» **PROVIDED MATERIAL**:
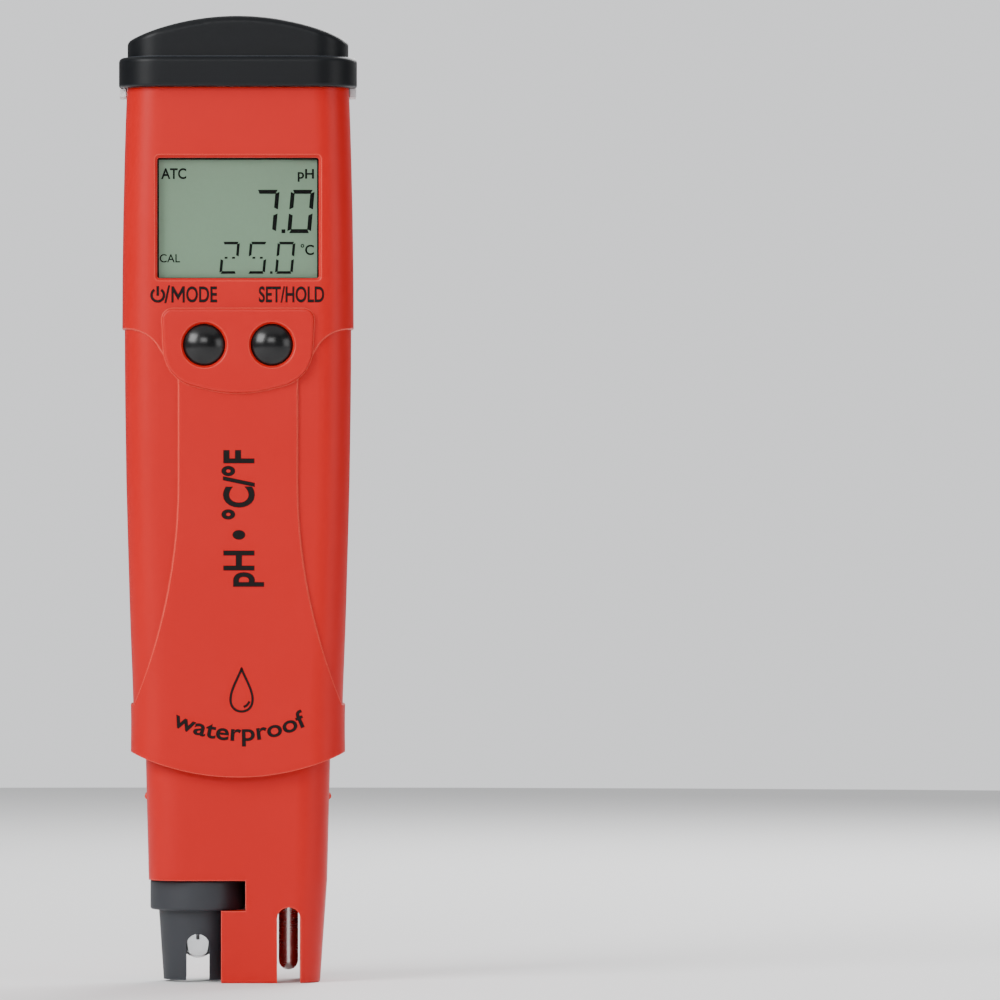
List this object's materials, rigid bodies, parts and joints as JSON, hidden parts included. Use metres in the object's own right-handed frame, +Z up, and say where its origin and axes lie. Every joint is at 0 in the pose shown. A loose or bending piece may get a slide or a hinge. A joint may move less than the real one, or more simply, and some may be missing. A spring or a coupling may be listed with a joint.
{
  "type": "pocket ph meter",
  "caption": "Upright pocket pH tester with a display, two keys, a screwed battery cap, a replaceable glass electrode and a temperature probe.",
  "frame": {"origin": "bottom centre of the whole meter, on the surface its tip stands on", "axes": "+Z up to the battery cap, -Y towards the front with the display and keys, +X to the front's right"},
  "size_m": [0.0402, 0.026, 0.163],
  "materials": {
    "red_plastic": "satin moulded",
    "black_plastic": "satin moulded",
    "key_plastic": "gloss",
    "clear_silicone": "translucent",
    "grey_rubber": "matte",
    "black_rubber": "matte",
    "steel_screw": "plated",
    "plated_strip": "nickel plated",
    "clear_window": "polished",
    "lcd_glass": "satin",
    "white_plastic": "moulded",
    "board_laminate": "varnished",
    "chip_plastic": "moulded",
    "cell_steel": "nickel plated",
    "electrode_plastic": "satin moulded",
    "probe_glass": "blown",
    "silver_wire": "drawn",
    "wick_cloth": "woven",
    "gold_contact": "plated",
    "stainless_steel": "polished",
    "ribbon_film": "film"
  },
  "bodies": {
    "root": {"body_shell": "red_plastic", "probe_housing": "red_plastic", "housing_oring": "black_rubber", "display_window": "clear_window", "lcd_panel": "lcd_glass", "lcd_holder": "white_plastic", "zebra_strips": "grey_rubber", "main_board": "board_laminate", "controller_chip": "chip_plastic", "board_components": "chip_plastic", "mode_switch": "chip_plastic", "hold_switch": "chip_plastic", "keypad_seal": "grey_rubber", "battery_carrier": "white_plastic", "battery_springs": "plated_strip", "battery_cell_left_lower": "cell_steel", "battery_cell_left_upper": "cell_steel", "battery_cell_right_lower": "cell_steel", "battery_cell_right_upper": "cell_steel", "electrode_socket": "black_plastic", "socket_pins": "gold_contact", "temperature_probe": "stainless_steel", "temperature_grommet": "black_rubber", "thermistor": "chip_plastic", "thermistor_leads": "silver_wire", "probe_ribbon": "ribbon_film"},
    "battery_cap": {"battery_cap": "black_plastic", "cap_gasket": "clear_silicone", "cap_contact_plate": "plated_strip"},
    "cap_screws": {"cap_screws": "steel_screw"},
    "mode_button": {"mode_button": "key_plastic"},
    "hold_button": {"hold_button": "key_plastic"},
    "electrode_seals": {"electrode_orings": "black_rubber"},
    "electrode": {"electrode_body": "electrode_plastic", "electrode_plug": "electrode_plastic", "electrode_glass": "probe_glass", "electrode_inner_wire": "silver_wire", "reference_wire": "silver_wire", "electrode_junction": "wick_cloth", "electrode_contacts": "gold_contact"}
  },
  "joints": [
    {"name": "cap_lift", "type": "slide", "parent": "root", "child": "battery_cap", "axis": [0, 0, 1], "range_m": [0, 0.014]},
    {"name": "screw_lift", "type": "slide", "parent": "battery_cap", "child": "cap_screws", "axis": [0, 0, 1], "range_m": [0, 0.012]},
    {"name": "mode_press", "type": "slide", "parent": "root", "child": "mode_button", "axis": [0, 1, 0], "range_m": [0, 0.0005], "stiffness_N_per_m": 4000},
    {"name": "hold_press", "type": "slide", "parent": "root", "child": "hold_button", "axis": [0, 1, 0], "range_m": [0, 0.0005], "stiffness_N_per_m": 4000},
    {"name": "electrode_pull", "type": "slide", "parent": "root", "child": "electrode_seals", "axis": [0, 0, -1], "range_m": [0, 0.03]},
    {"name": "electrode_twist", "type": "hinge", "parent": "electrode_seals", "child": "electrode", "pos_m": [-0.0068, 0, 0.02], "axis": [0, 0, 1], "range_deg": [0, 90]}
  ]
}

» **AIM OF THE EXERCISE**:
Every line above should be written out again exactly as it stands.

» **THE RESULT**:
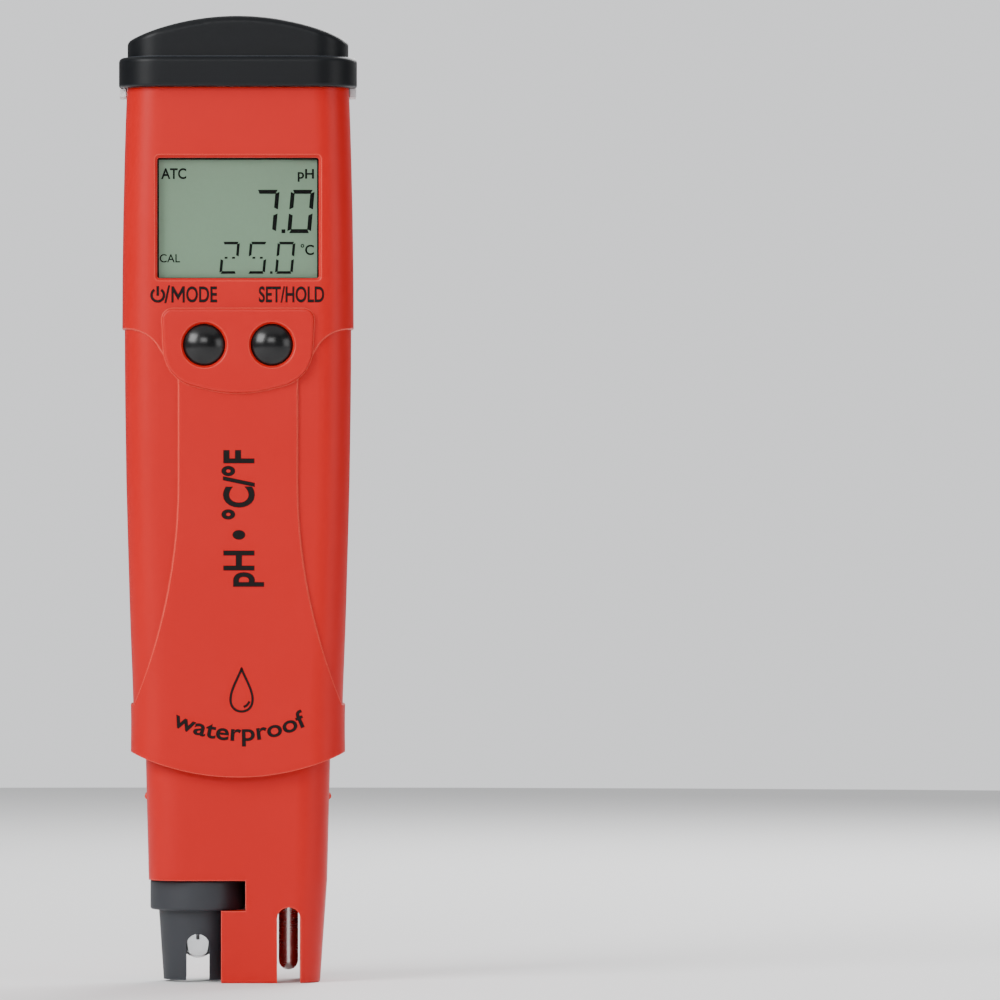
List this object's materials, rigid bodies, parts and joints as JSON, hidden parts included. Use metres in the object's own right-handed frame, +Z up, and say where its origin and axes lie. Every joint is at 0 in the pose shown. A loose or bending piece may get a slide or a hinge. A joint may move less than the real one, or more simply, and some may be missing. A spring or a coupling may be listed with a joint.
{
  "type": "pocket ph meter",
  "caption": "Upright pocket pH tester with a display, two keys, a screwed battery cap, a replaceable glass electrode and a temperature probe.",
  "frame": {"origin": "bottom centre of the whole meter, on the surface its tip stands on", "axes": "+Z up to the battery cap, -Y towards the front with the display and keys, +X to the front's right"},
  "size_m": [0.0402, 0.026, 0.163],
  "materials": {
    "red_plastic": "satin moulded",
    "black_plastic": "satin moulded",
    "key_plastic": "gloss",
    "clear_silicone": "translucent",
    "grey_rubber": "matte",
    "black_rubber": "matte",
    "steel_screw": "plated",
    "plated_strip": "nickel plated",
    "clear_window": "polished",
    "lcd_glass": "satin",
    "white_plastic": "moulded",
    "board_laminate": "varnished",
    "chip_plastic": "moulded",
    "cell_steel": "nickel plated",
    "electrode_plastic": "satin moulded",
    "probe_glass": "blown",
    "silver_wire": "drawn",
    "wick_cloth": "woven",
    "gold_contact": "plated",
    "stainless_steel": "polished",
    "ribbon_film": "film"
  },
  "bodies": {
    "root": {"body_shell": "red_plastic", "probe_housing": "red_plastic", "housing_oring": "black_rubber", "display_window": "clear_window", "lcd_panel": "lcd_glass", "lcd_holder": "white_plastic", "zebra_strips": "grey_rubber", "main_board": "board_laminate", "controller_chip": "chip_plastic", "board_components": "chip_plastic", "mode_switch": "chip_plastic", "hold_switch": "chip_plastic", "keypad_seal": "grey_rubber", "battery_carrier": "white_plastic", "battery_springs": "plated_strip", "battery_cell_left_lower": "cell_steel", "battery_cell_left_upper": "cell_steel", "battery_cell_right_lower": "cell_steel", "battery_cell_right_upper": "cell_steel", "electrode_socket": "black_plastic", "socket_pins": "gold_contact", "temperature_probe": "stainless_steel", "temperature_grommet": "black_rubber", "thermistor": "chip_plastic", "thermistor_leads": "silver_wire", "probe_ribbon": "ribbon_film"},
    "battery_cap": {"battery_cap": "black_plastic", "cap_gasket": "clear_silicone", "cap_contact_plate": "plated_strip"},
    "cap_screws": {"cap_screws": "steel_screw"},
    "mode_button": {"mode_button": "key_plastic"},
    "hold_button": {"hold_button": "key_plastic"},
    "electrode_seals": {"electrode_orings": "black_rubber"},
    "electrode": {"electrode_body": "electrode_plastic", "electrode_plug": "electrode_plastic", "electrode_glass": "probe_glass", "electrode_inner_wire": "silver_wire", "reference_wire": "silver_wire", "electrode_junction": "wick_cloth", "electrode_contacts": "gold_contact"}
  },
  "joints": [
    {"name": "cap_lift", "type": "slide", "parent": "root", "child": "battery_cap", "axis": [0, 0, 1], "range_m": [0, 0.014]},
    {"name": "screw_lift", "type": "slide", "parent": "battery_cap", "child": "cap_screws", "axis": [0, 0, 1], "range_m": [0, 0.012]},
    {"name": "mode_press", "type": "slide", "parent": "root", "child": "mode_button", "axis": [0, 1, 0], "range_m": [0, 0.0005], "stiffness_N_per_m": 4000},
    {"name": "hold_press", "type": "slide", "parent": "root", "child": "hold_button", "axis": [0, 1, 0], "range_m": [0, 0.0005], "stiffness_N_per_m": 4000},
    {"name": "electrode_pull", "type": "slide", "parent": "root", "child": "electrode_seals", "axis": [0, 0, -1], "range_m": [0, 0.03]},
    {"name": "electrode_twist", "type": "hinge", "parent": "electrode_seals", "child": "electrode", "pos_m": [-0.0068, 0, 0.02], "axis": [0, 0, 1], "range_deg": [0, 90]}
  ]
}